* _Dataset excerpts_
_____

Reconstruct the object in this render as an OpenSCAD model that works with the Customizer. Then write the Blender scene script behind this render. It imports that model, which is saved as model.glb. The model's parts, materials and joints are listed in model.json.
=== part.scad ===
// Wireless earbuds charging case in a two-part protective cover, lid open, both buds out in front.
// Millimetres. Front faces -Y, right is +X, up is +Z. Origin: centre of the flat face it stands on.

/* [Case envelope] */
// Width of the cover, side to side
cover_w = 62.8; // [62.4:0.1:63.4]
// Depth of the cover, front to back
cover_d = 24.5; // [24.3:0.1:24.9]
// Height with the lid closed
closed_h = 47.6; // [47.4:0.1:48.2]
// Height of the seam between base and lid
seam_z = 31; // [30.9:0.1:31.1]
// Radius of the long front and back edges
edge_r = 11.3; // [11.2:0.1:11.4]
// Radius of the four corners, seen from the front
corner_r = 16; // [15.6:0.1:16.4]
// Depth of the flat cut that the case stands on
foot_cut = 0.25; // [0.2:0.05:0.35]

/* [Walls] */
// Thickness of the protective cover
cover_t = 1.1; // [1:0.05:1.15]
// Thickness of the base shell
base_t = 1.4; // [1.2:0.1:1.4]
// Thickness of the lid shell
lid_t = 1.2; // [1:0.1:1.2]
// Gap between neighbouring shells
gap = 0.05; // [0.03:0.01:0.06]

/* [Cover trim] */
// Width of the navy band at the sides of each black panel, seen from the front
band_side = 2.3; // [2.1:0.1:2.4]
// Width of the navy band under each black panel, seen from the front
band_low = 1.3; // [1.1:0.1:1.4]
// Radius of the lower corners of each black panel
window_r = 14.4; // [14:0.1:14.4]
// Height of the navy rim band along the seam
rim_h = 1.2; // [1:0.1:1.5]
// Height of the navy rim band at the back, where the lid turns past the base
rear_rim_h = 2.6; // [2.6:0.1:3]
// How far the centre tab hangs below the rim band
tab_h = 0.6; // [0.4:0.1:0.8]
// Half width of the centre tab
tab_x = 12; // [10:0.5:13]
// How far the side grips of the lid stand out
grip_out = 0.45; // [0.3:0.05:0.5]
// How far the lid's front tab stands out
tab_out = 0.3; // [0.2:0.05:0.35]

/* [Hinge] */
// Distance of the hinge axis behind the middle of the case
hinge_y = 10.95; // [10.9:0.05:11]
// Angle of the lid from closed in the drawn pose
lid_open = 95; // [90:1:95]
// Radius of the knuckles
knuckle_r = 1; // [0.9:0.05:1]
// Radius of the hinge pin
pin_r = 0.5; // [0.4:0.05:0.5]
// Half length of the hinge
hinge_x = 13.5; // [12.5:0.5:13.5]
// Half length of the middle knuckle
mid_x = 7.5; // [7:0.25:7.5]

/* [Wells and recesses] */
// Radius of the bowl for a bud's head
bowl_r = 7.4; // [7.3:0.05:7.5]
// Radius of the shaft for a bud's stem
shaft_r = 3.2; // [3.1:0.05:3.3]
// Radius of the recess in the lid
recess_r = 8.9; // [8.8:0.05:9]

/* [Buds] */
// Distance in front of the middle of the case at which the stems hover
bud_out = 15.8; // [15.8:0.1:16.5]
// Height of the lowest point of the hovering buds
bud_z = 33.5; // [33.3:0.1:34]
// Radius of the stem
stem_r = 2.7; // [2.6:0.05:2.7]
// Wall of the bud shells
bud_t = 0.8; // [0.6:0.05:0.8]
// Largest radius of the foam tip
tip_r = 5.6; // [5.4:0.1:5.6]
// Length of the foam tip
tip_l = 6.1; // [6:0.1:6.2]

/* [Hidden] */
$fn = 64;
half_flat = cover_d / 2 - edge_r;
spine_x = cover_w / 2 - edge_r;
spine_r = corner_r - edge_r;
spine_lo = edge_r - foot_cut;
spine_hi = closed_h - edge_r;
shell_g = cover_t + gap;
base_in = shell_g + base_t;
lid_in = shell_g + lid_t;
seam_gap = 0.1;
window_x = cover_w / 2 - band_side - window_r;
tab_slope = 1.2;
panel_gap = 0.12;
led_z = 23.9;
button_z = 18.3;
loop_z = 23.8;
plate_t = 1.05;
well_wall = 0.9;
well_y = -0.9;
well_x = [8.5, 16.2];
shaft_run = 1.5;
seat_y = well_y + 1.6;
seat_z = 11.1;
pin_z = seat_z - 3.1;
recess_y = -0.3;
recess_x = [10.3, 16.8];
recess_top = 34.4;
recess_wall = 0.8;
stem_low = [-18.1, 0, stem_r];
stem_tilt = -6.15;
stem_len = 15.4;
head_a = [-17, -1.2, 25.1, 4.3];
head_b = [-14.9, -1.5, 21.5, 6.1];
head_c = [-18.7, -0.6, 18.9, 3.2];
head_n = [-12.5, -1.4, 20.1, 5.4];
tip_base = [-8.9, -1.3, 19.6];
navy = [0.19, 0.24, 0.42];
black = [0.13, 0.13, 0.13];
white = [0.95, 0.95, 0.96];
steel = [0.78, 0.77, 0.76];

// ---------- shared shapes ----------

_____

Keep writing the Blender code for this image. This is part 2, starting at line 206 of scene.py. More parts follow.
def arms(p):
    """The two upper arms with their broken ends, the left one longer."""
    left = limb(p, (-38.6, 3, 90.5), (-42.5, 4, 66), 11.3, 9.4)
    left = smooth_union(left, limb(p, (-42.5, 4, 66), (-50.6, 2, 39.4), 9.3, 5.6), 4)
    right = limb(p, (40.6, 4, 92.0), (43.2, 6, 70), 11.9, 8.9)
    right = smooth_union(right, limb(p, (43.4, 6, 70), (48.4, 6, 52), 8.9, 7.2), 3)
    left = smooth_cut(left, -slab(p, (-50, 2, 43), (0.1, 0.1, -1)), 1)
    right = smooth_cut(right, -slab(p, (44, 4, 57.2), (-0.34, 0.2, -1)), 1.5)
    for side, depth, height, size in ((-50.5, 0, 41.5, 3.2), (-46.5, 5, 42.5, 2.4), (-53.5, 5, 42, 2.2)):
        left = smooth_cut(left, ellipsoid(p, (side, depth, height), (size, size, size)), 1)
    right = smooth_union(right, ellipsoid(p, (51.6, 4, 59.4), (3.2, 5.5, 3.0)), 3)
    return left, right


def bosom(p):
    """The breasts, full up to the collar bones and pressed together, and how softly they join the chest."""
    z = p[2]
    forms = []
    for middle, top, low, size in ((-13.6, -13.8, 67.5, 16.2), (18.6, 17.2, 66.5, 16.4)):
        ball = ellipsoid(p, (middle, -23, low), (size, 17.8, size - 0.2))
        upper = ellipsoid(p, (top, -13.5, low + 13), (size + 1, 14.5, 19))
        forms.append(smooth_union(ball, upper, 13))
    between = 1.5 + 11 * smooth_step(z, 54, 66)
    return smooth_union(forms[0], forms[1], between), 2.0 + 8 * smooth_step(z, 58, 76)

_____

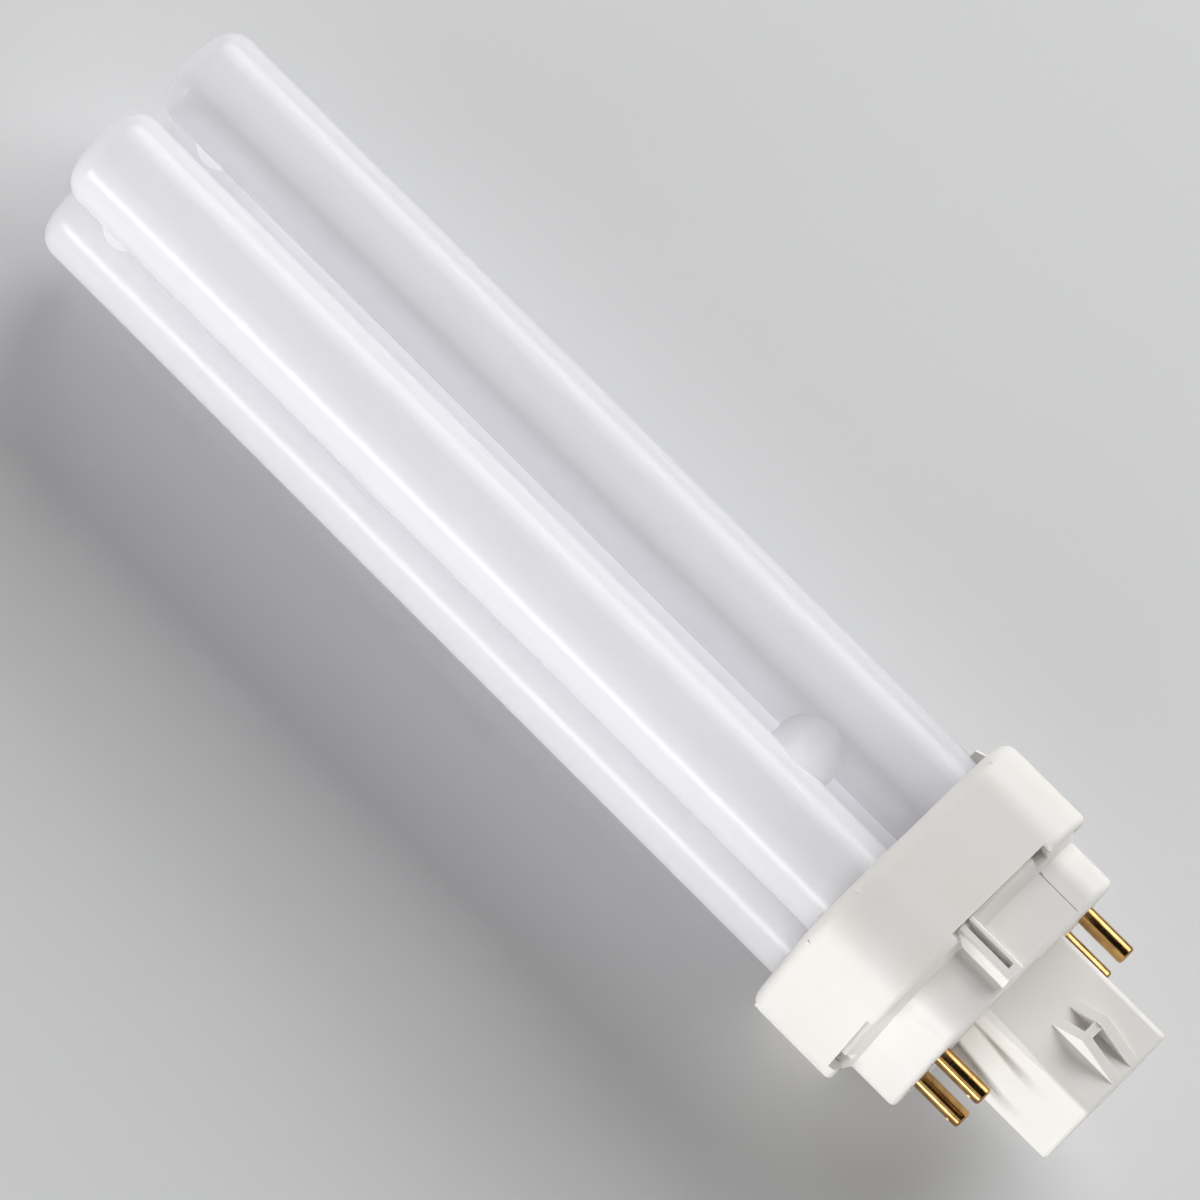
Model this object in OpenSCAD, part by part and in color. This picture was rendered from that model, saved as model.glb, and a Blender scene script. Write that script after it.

_____

* _Instructions for the task_
Write out, exactly as they stand, the lines from the one containing "Reconstruct the object" through the one containing "it stands on.", both ends included.

* _Problem solution_
Reconstruct the object in this render as an OpenSCAD model that works with the Customizer. Then write the Blender scene script behind this render. It imports that model, which is saved as model.glb. The model's parts, materials and joints are listed in model.json.
=== part.scad ===
// Wireless earbuds charging case in a two-part protective cover, lid open, both buds out in front.
// Millimetres. Front faces -Y, right is +X, up is +Z. Origin: centre of the flat face it stands on.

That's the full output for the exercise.